E-mails show NYC arguing for free Mets stadium box
12/4/2008, 1:36 a.m. EST
By SARA KUGLER
The Associated Press
NEW YORK (AP) — Luxury boxes at the new Yankees and Mets ballparks are such prime real estate that everyone wants a piece of the action, especially Mayor Michael Bloomberg.
Details have recently emerged that his administration played hardball to get an exclusive box at the new Yankee stadium, but there are new questions about what the city traded for the same perk at the Mets new home across town.
Recently released internal e-mails between the mayor's aides, city lawyers and Yankee officials show that City Hall gave up 250 additional parking spaces plus the rights and revenue from three billboards near the stadium in exchange for a suite.
The city had publicly downplayed the importance of the Yankee suite for months, but the e-mails obtained and released by State Assemblyman Richard Brodsky show luxury boxes were "a big issue to the Mayor," as one official put it. And the suites were a major sticking point for months in the sometimes contentious negotiations with both teams, the e-mails show.
Brodsky is investigating the city's deals with the Mets and Yankees, which are receiving hundreds of millions of dollars in public subsidies for the new stadiums that are expected to be completed next year.
"The only thing missing from the negotiations was the public interest," Brodsky said. "These boxes are perks that the taxpayer pays for and knows nothing about, and that's wrong."
For paying customers, the Mets suites were priced at $250,000 to $500,000 apiece, and are sold out.
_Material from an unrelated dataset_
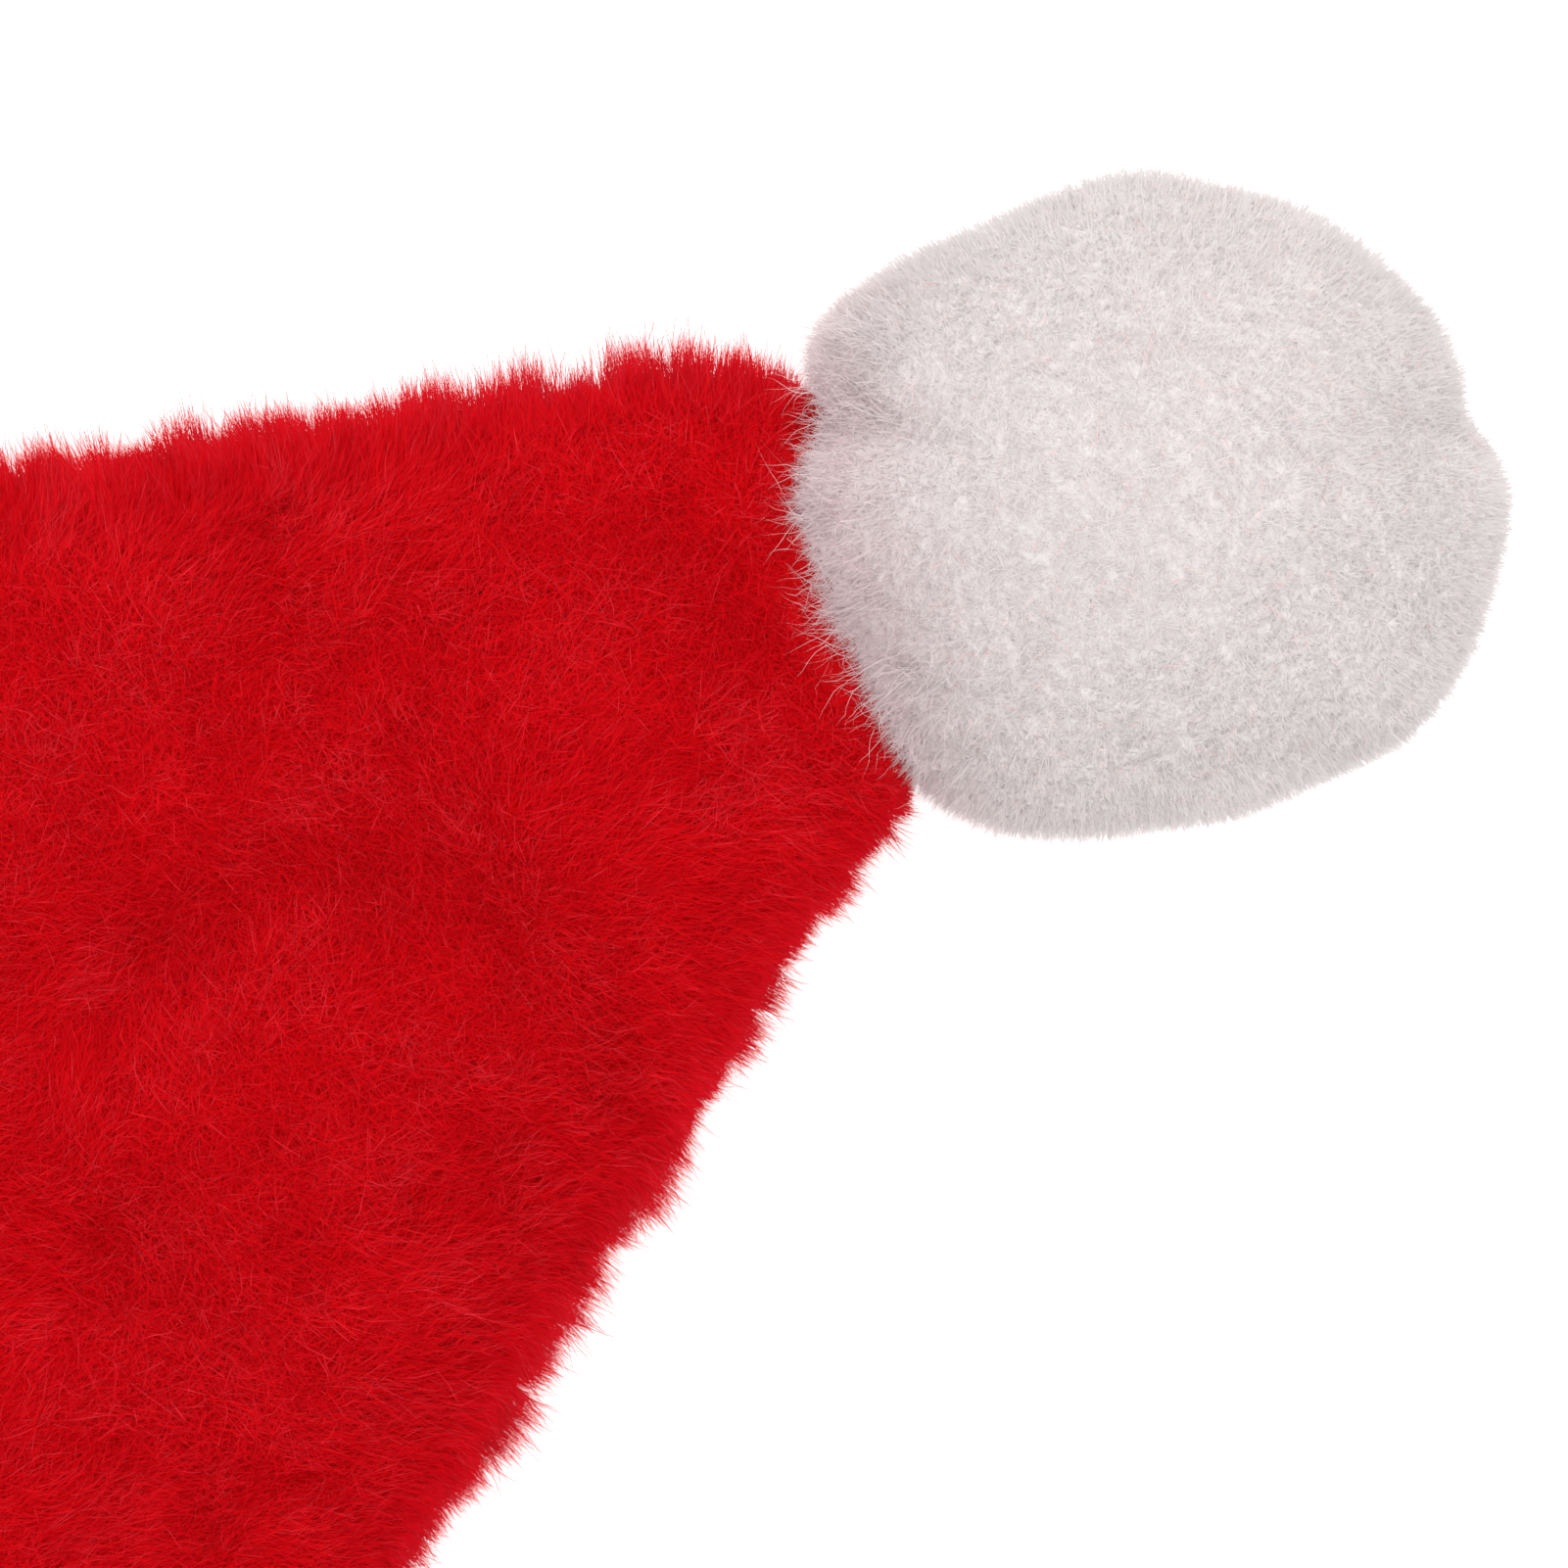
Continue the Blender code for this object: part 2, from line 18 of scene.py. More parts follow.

Yankees suites cost $600,000 to $850,000 each, and a few of the lowest-price boxes are still available.
While details are now known about the parking and other compromises the city made as officials angled for its own box at the new Yankee stadium, the agreement with the Mets is murkier.
In response to questions from The Associated Press, the Bloomberg administration and Mets declined to say what the city traded for a box at the new stadium.
"There were discussions about a number of different elements as it related to our partnership, and the suite was just one," said David Newman, a Mets spokesman.
The city's Economic Development Corp. said the box "was one part of a complex negotiation over a wide array of business terms."
The e-mails indicate the Mets resisted the city's request for a luxury box for months during talks in 2006.
"We'll concede if they stop dickering over the luxury suite," city lawyer Joseph Gunn wrote in an e-mail to several administration officials on Jan. 21, 2006. It was not clear what concession he was describing.
A few days later, in an e-mail chain where several officials were expressing their dismay about how the Yankees were balking at their luxury box request, Seth Pinsky, who was then the executive vice president of the city's Economic Development Corp., wrote "we're still arguing over how much" the Mets were going to bend in luxury box negotiations.
Gunn wrote in the same chain that the request for the Yankees box should be handled "in the same manner that the Mets dealt with this."
In April, Pinsky wrote to other mayoral aides that "the deal-in-principle that was outlined was that we wouldn't have a PARTICULAR box, but that we would, on every night, be guaranteed that SOME box would be available for the city's use."
A month later, the issue was apparently still unresolved. An e-mail from an aide to Pinsky referred to "luxury box?" as one of the "major open issues" with both the Mets and Yankees.
It was still described as "open" in a July message from Pinsky to former deputy mayor Dan Doctoroff.
Pinsky reported to Doctoroff that the Mets had agreed to give the city a luxury box to use for free during all regular season games. But for playoff games, all-star games and concerts, the Mets were insisting the city would have to pay for tickets at face value.
"Since this is a big issue to the Mayor, I wanted to confirm that you would be OK with this," Pinsky wrote.
Doctoroff fired back three minutes later:
"We are giving them how much money? For whatever it is, we should get the tickets for free."
Two days later, Pinsky reported to Doctoroff that there was a deal.
"They are putting us on the edge of the infield dirt along the third baseline," he wrote.